Refusing offering Koh-i-Noor

Babur resolved upon

Supplicating his own life

In return for his son’s

 

Invoking help of a saint

Firdous Makani Babur

Thrice he circumambulated

Humayun’s bed

 

If a life be exchanged

O God for another

Implored Babur

Mine for my son do offer 

 

A soaring fever

During prayer grew

Upon Babur

Wave upon wave

 

He cried out aloud

Bardashtan! Bardashtan!

Unladen have I the burden!

Mine is now the misfortune!

 

The poem concludes with Bibi Mubarika quoting these powerful lines:

 

I brought him back

From Hind to Kabul

To lay him down

In his resting place final

 

Thus did I ultimately

Requite the love he gave me

In ever lasting

Timeless memory.

Shortly before he died, the Emperor Babar wrote a personal letter to his son and successor Humayun. It is a guide to governance and has the stamp of the integrity of the dying testament:

“Dear son,” he wrote with the tenderness of a father sensing he may not have long to live. “Oh my son.
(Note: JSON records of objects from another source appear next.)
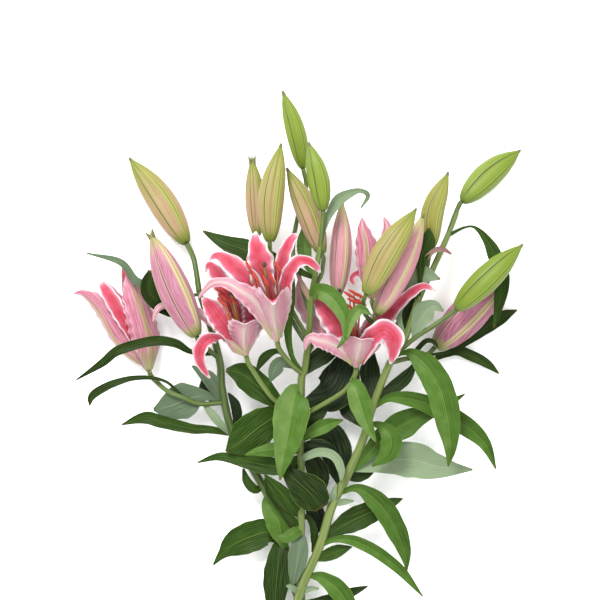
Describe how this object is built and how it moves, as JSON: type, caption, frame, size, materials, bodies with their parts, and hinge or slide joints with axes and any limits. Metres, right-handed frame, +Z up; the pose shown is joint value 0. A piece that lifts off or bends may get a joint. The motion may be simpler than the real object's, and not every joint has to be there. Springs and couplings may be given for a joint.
{
  "type": "bunch of cut lilies",
  "caption": "Tied bunch of cut lily stems lying flat, with pink open blooms, tapering green and pink buds and long arching leaves.",
  "frame": {"origin": "on the surface, under the middle of the bunch's box", "axes": "+Y along the stems towards the flowers, +Z up from the surface, +X to the right seen from above with the flowers away from the viewer"},
  "size_m": [0.4492, 0.7052, 0.1401],
  "materials": {
    "leafy_stem": "satin leaf green",
    "green_bud": "satin fresh green",
    "flushed_bud": "satin yellow-green, flushed pink",
    "pink_bud": "satin pink, streaked",
    "petal": "soft satin coral pink with white margins",
    "twine": "matt natural twine"
  },
  "bodies": {
    "root": {"stem_left": "leafy_stem", "stem_centre": "leafy_stem", "stem_right": "leafy_stem", "bud_01": "flushed_bud", "bud_02": "pink_bud", "bud_03": "pink_bud", "bud_04": "flushed_bud", "bud_05": "flushed_bud", "bud_06": "green_bud", "bud_07": "green_bud", "bud_08": "flushed_bud", "bud_09": "pink_bud", "bud_10": "petal", "bud_11": "flushed_bud", "bud_12": "pink_bud", "bud_13": "flushed_bud", "bud_14": "green_bud", "bud_15": "flushed_bud", "bud_16": "pink_bud", "bloom_upper_left": "petal", "bloom_lower_left": "petal", "bloom_right": "petal", "tie": "twine"}
  },
  "joints": []
}
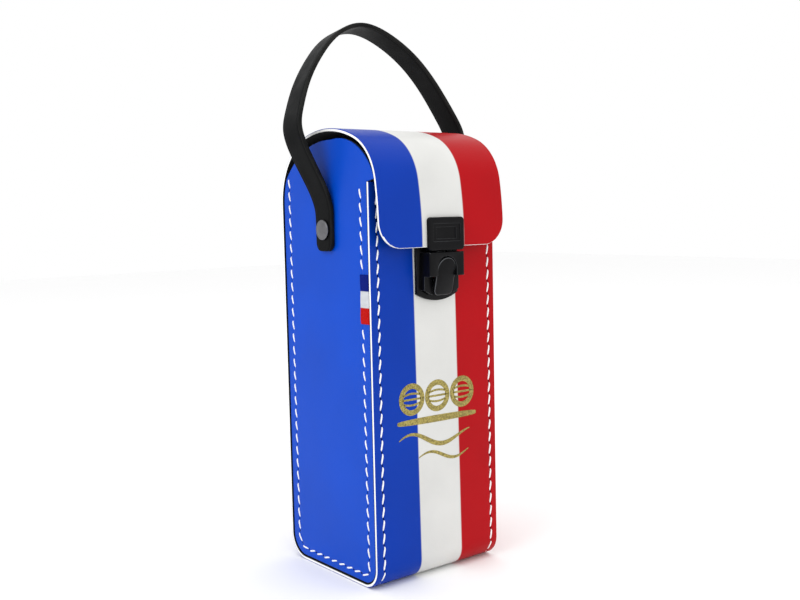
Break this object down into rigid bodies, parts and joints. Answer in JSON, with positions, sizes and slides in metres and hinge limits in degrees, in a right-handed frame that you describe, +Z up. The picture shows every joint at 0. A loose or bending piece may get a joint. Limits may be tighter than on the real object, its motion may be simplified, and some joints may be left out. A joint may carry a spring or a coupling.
{
  "type": "steel bowls set with leather carry case",
  "caption": "Set of steel throwing bowls stacked in a tall stitched leather carry case with a wraparound lid, a riveted strap handle and a slide lock.",
  "frame": {"origin": "centre of the flat bottom of the case", "axes": "+X to the right, +Y to the back, +Z up; the lock faces -Y"},
  "size_m": [0.1161, 0.0953, 0.3062],
  "materials": {
    "strip_leather": "smooth coated leather in three lengthwise bands, blue, white and red, with pale raw edges",
    "left_leather": "smooth coated blue leather",
    "right_leather": "smooth coated red leather",
    "strap_leather": "black leather, slightly waxed",
    "thread": "waxed white sewing thread",
    "tag_ribbon": "woven ribbon in three bands",
    "lock_plastic": "moulded black plastic, fine satin",
    "rivet_metal": "nickel plated, aged grey",
    "spring_wire": "drawn spring wire",
    "bowl_steel": "satin turned carbon steel with ring stripes"
  },
  "bodies": {
    "case": {"wrap_panel": "strip_leather", "side_panel_left": "left_leather", "side_panel_right": "right_leather", "seam_thread_left": "thread", "seam_thread_right": "thread", "flag_tag": "tag_ribbon", "lock_base_plate": "lock_plastic", "lock_housing": "lock_plastic", "lock_backing_plate": "lock_plastic", "lock_base_rivets": "rivet_metal", "lock_springs": "spring_wire", "bowl_1": "bowl_steel", "bowl_2": "bowl_steel", "bowl_3": "bowl_steel"},
    "lid": {"lid_flap": "strip_leather", "lock_flap_plate": "lock_plastic", "lock_flap_clamp": "lock_plastic", "lock_flap_rivets": "rivet_metal"},
    "handle_rivets": {"handle_rivet_left": "rivet_metal", "handle_rivet_right": "rivet_metal", "rivet_washer_left": "rivet_metal", "rivet_washer_right": "rivet_metal"},
    "handle": {"handle_strap": "strap_leather"},
    "lock_slider_body": {"lock_slider": "lock_plastic"}
  },
  "joints": [
    {"name": "lid_hinge", "type": "hinge", "parent": "case", "child": "lid", "pos_m": [0, 0.0388, 0.21993], "axis": [-1, 0, 0], "range_deg": [0, 110]},
    {"name": "rivet_turn", "type": "hinge", "parent": "case", "child": "handle_rivets", "pos_m": [0, -0.0034, 0.1904], "axis": [-1, 0, 0], "range_deg": [0, 77]},
    {"name": "handle_swing", "type": "hinge", "parent": "handle_rivets", "child": "handle", "pos_m": [0, -0.0034, 0.1904], "axis": [-1, 0, 0], "range_deg": [-150, 45]},
    {"name": "lock_slide", "type": "slide", "parent": "case", "child": "lock_slider_body", "axis": [0, 0.2419, -0.9703], "range_m": [0, 0.004], "stiffness_N_per_m": 600, "springref_m": -0.004, "deforming": ["lock_springs"]}
  ],
  "couplings": [
    {"joint": "rivet_turn", "follows": "lid_hinge", "ratio": 0.7}
  ]
}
The realm of Hindustan is full of diverse creeds. Praise be to God, the Righteous, the Glorious, the Highest, that He hath granted unto thee the empire of it. It is but proper that you, with heart cleansed of all religious bigotry, should dispense justice according to the tenets of each community. And in particular refrain from the sacrifice of cow, for that way lies the conquest of the hearts of the people of Hindustan; and the subjects of the realm will, through royal favor, be devoted to thee. And the temples and abodes of worship of every community under imperial sway should not be damaged. Dispense justice so that the sovereign may be happy with the subjects and likewise the subjects with their sovereign. The progress of Islam is better by the sword of kindness, not by the sword of oppression.

Ignore the disputations of Shias and Sunnis, for therein is the weakness of Islam. And bring together the subjects with different beliefs in the manner of the four elements, so that the body-politic may be immune from the various ailments. And on us is but the duty to advise” (from Written in History: Letters That Changed the World by Simon Sebag Montefiore, 2019).

The letter radiates the warmth of Babar’s personality and his hugely enlightened world view. It is well to recall that during the same time period Catholics and Protestants were slaughtering each other in the thousands across Europe. Yet here was Babar the conqueror who, after defeating his main Muslim and then Hindu rivals, set about winning them through diplomacy: Houses of worship were to be protected and care must be taken of the cow because it was sacred to the majority populations. It is precisely this aspect of his character that has endeared him to those who have contemplated his life. Getting to know him through his detailed autobiography writers have hailed him as the “Prince of Biographers.”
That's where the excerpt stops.